• _WHAT THE TASK ASKS_: Take the data below and extract the lines from the one with "along its edges" to the one with "for node in", inclusive, exactly as written.
....................
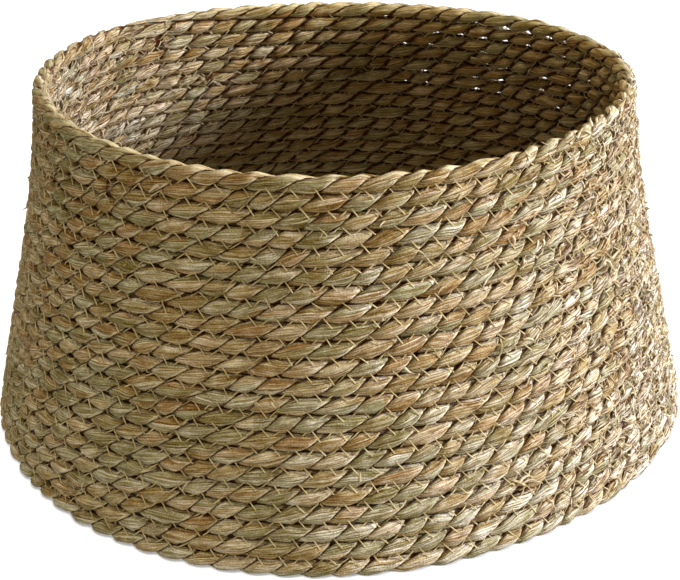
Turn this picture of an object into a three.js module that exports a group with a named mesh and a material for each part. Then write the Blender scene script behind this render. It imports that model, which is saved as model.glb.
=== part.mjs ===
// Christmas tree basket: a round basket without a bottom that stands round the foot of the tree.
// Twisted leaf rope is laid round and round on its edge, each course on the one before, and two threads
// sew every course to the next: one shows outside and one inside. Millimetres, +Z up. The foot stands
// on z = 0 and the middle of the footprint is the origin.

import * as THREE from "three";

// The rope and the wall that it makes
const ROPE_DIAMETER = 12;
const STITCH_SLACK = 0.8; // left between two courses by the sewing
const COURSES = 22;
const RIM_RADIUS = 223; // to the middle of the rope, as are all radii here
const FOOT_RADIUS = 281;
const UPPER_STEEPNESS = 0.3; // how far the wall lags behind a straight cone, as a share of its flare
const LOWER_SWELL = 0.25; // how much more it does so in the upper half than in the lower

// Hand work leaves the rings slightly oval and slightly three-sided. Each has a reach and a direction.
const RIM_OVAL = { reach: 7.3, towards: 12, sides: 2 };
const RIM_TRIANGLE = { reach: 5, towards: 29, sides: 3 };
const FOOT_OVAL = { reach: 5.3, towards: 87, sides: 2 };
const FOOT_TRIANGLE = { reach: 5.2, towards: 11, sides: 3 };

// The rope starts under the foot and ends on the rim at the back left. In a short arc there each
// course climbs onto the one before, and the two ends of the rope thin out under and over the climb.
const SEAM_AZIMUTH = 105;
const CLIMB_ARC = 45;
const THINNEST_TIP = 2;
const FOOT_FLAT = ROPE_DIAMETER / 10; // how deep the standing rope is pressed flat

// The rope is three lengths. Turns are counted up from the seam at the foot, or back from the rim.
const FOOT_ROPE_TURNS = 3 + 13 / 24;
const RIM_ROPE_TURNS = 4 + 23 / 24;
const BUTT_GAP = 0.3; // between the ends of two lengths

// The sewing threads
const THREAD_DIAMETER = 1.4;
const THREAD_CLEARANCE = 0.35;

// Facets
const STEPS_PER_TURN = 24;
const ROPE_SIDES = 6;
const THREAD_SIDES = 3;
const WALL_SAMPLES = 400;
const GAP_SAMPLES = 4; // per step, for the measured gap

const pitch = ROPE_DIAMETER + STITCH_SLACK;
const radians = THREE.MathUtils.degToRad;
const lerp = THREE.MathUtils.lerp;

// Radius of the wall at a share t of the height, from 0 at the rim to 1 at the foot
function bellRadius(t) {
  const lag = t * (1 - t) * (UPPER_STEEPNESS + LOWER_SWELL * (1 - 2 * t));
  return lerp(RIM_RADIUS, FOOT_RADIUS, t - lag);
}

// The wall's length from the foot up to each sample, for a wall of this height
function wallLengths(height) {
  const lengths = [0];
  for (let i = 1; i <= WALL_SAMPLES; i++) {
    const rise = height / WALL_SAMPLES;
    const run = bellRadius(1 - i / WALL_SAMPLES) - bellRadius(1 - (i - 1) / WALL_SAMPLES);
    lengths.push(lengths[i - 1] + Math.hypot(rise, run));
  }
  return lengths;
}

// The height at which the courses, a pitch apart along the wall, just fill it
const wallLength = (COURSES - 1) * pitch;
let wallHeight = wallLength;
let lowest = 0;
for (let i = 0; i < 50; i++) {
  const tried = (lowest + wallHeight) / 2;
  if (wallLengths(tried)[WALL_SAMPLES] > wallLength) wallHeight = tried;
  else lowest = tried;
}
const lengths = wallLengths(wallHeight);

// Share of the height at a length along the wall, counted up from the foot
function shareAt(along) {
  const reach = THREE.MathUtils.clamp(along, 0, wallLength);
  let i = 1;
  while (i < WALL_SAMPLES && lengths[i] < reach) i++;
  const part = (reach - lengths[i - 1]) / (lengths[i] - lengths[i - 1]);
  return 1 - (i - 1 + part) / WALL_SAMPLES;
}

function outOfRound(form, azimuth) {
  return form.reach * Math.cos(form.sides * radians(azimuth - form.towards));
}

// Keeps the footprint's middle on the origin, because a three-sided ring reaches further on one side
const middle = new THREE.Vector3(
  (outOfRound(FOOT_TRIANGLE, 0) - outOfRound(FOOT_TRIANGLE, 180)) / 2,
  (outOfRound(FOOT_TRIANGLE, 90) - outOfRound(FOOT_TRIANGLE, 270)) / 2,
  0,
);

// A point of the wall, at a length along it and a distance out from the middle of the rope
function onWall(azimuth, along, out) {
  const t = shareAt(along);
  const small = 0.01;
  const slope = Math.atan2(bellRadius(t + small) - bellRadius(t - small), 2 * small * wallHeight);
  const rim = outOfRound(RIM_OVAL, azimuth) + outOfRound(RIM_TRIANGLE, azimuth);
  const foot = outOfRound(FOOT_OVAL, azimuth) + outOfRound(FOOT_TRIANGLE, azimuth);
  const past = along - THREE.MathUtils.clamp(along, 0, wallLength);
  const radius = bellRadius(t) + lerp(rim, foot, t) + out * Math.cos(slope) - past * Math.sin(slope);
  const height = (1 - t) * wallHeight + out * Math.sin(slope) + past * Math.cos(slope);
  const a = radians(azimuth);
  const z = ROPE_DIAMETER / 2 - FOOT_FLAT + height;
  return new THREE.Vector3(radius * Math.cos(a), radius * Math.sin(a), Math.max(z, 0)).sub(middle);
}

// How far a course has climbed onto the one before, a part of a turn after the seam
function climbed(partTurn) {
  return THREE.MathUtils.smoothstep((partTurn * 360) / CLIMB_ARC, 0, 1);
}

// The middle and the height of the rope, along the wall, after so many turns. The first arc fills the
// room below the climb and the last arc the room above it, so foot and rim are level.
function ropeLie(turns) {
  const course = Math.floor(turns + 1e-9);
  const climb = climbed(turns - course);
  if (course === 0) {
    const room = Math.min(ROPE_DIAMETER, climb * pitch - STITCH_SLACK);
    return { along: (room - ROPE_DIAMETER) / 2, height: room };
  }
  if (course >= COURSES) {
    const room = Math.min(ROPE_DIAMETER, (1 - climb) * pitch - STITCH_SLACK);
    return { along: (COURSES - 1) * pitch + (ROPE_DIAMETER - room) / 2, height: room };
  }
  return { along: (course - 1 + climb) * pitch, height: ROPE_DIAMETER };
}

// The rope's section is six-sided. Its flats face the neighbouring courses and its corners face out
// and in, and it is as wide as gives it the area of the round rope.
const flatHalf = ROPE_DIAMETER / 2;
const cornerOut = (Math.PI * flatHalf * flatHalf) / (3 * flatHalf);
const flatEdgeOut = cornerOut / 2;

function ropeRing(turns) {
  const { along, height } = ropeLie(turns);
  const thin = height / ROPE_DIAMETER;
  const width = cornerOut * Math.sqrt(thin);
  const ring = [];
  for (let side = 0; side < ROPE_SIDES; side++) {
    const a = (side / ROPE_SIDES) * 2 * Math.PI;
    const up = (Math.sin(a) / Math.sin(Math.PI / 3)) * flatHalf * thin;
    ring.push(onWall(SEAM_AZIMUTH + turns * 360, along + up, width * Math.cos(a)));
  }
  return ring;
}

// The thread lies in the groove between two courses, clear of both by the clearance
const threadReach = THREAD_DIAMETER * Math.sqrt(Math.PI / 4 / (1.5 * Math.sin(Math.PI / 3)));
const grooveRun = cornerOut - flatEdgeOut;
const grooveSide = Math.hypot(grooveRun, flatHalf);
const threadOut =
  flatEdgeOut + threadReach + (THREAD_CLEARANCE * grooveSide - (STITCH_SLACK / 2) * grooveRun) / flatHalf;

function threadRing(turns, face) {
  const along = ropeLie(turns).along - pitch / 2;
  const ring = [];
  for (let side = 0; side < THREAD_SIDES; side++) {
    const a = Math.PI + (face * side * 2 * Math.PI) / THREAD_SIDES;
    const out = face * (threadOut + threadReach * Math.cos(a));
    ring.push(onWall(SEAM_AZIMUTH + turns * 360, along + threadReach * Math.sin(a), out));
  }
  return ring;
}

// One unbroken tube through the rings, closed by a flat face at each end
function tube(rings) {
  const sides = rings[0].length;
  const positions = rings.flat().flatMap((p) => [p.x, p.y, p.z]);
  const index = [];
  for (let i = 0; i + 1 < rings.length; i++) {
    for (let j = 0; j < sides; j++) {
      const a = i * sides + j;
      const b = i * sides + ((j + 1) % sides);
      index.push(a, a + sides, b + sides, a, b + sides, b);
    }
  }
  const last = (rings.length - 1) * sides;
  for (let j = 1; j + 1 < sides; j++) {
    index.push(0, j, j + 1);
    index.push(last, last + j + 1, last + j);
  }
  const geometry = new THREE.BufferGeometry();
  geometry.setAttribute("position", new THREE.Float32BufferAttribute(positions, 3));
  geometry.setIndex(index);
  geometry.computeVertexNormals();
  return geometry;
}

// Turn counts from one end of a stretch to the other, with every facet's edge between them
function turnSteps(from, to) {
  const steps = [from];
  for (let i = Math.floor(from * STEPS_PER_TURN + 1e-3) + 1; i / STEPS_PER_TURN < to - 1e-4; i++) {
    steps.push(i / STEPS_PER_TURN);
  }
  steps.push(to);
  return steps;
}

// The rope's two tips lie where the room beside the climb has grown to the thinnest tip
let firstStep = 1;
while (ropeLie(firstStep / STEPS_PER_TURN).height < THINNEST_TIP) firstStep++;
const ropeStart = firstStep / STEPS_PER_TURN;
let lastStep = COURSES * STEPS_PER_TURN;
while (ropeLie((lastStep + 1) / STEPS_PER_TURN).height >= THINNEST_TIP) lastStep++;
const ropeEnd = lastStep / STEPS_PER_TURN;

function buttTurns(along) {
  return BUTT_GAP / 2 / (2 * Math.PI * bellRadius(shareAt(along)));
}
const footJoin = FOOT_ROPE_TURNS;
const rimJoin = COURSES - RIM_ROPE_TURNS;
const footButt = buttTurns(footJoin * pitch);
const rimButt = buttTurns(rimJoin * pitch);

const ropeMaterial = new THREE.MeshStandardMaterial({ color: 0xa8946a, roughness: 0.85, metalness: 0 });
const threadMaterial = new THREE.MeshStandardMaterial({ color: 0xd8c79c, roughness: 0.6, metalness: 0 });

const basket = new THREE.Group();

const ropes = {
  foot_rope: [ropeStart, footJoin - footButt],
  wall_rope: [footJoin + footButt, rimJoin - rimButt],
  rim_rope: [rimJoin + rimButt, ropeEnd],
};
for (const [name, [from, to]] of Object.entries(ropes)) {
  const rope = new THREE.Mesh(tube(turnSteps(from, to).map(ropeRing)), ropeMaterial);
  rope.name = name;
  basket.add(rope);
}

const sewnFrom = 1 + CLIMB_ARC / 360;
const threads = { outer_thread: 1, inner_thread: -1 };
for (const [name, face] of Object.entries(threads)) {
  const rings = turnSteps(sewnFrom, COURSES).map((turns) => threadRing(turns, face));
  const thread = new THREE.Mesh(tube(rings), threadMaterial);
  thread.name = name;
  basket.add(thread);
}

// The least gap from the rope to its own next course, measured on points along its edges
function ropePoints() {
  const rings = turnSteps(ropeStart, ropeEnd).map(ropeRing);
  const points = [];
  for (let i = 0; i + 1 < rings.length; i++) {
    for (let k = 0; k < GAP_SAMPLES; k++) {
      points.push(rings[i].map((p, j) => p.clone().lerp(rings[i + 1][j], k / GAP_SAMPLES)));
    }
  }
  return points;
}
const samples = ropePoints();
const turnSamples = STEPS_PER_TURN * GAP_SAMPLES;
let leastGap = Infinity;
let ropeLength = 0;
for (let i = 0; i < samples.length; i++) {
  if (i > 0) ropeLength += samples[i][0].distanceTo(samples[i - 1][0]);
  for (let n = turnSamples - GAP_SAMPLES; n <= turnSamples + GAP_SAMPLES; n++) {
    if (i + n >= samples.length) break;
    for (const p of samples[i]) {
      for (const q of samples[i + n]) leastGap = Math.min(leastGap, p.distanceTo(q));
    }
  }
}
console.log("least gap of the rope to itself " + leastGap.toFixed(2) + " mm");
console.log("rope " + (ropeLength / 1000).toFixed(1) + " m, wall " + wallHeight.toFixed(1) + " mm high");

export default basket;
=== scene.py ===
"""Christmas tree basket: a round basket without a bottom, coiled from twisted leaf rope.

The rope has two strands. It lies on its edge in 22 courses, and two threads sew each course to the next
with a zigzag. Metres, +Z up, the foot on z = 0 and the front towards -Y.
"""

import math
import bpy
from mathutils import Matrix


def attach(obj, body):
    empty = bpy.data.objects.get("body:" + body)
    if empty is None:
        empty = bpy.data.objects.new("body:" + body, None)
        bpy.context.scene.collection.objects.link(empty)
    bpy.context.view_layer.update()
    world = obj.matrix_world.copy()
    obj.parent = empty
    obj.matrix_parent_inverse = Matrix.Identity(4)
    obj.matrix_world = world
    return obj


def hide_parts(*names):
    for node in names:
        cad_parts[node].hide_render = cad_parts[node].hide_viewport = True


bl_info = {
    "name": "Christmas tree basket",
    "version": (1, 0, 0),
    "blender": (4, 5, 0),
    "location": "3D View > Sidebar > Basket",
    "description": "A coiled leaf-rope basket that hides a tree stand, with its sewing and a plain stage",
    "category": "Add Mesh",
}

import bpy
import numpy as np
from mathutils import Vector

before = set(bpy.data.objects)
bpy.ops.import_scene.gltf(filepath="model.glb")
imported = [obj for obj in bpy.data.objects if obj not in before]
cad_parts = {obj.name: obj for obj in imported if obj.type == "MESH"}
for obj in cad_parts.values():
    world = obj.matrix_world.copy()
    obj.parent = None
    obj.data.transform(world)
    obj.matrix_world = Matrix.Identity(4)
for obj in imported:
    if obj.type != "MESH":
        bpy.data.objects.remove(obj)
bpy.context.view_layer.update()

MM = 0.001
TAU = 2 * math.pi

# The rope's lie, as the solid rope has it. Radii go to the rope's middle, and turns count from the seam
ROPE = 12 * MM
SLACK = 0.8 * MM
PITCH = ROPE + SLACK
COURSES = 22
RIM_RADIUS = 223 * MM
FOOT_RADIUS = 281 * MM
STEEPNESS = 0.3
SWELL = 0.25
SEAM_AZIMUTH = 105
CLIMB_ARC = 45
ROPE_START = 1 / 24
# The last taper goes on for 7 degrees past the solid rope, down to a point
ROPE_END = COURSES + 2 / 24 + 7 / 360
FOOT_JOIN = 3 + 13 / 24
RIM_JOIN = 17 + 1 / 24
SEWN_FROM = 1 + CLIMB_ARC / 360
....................
• _WORKED SOLUTION_:
// The least gap from the rope to its own next course, measured on points along its edges
function ropePoints() {
  const rings = turnSteps(ropeStart, ropeEnd).map(ropeRing);
  const points = [];
  for (let i = 0; i + 1 < rings.length; i++) {
    for (let k = 0; k < GAP_SAMPLES; k++) {
      points.push(rings[i].map((p, j) => p.clone().lerp(rings[i + 1][j], k / GAP_SAMPLES)));
    }
  }
  return points;
}
const samples = ropePoints();
const turnSamples = STEPS_PER_TURN * GAP_SAMPLES;
let leastGap = Infinity;
let ropeLength = 0;
for (let i = 0; i < samples.length; i++) {
  if (i > 0) ropeLength += samples[i][0].distanceTo(samples[i - 1][0]);
  for (let n = turnSamples - GAP_SAMPLES; n <= turnSamples + GAP_SAMPLES; n++) {
    if (i + n >= samples.length) break;
    for (const p of samples[i]) {
      for (const q of samples[i + n]) leastGap = Math.min(leastGap, p.distanceTo(q));
    }
  }
}
console.log("least gap of the rope to itself " + leastGap.toFixed(2) + " mm");
console.log("rope " + (ropeLength / 1000).toFixed(1) + " m, wall " + wallHeight.toFixed(1) + " mm high");

export default basket;
=== scene.py ===
"""Christmas tree basket: a round basket without a bottom, coiled from twisted leaf rope.

The rope has two strands. It lies on its edge in 22 courses, and two threads sew each course to the next
with a zigzag. Metres, +Z up, the foot on z = 0 and the front towards -Y.
"""

import math
import bpy
from mathutils import Matrix


def attach(obj, body):
    empty = bpy.data.objects.get("body:" + body)
    if empty is None:
        empty = bpy.data.objects.new("body:" + body, None)
        bpy.context.scene.collection.objects.link(empty)
    bpy.context.view_layer.update()
    world = obj.matrix_world.copy()
    obj.parent = empty
    obj.matrix_parent_inverse = Matrix.Identity(4)
    obj.matrix_world = world
    return obj


def hide_parts(*names):
    for node in names:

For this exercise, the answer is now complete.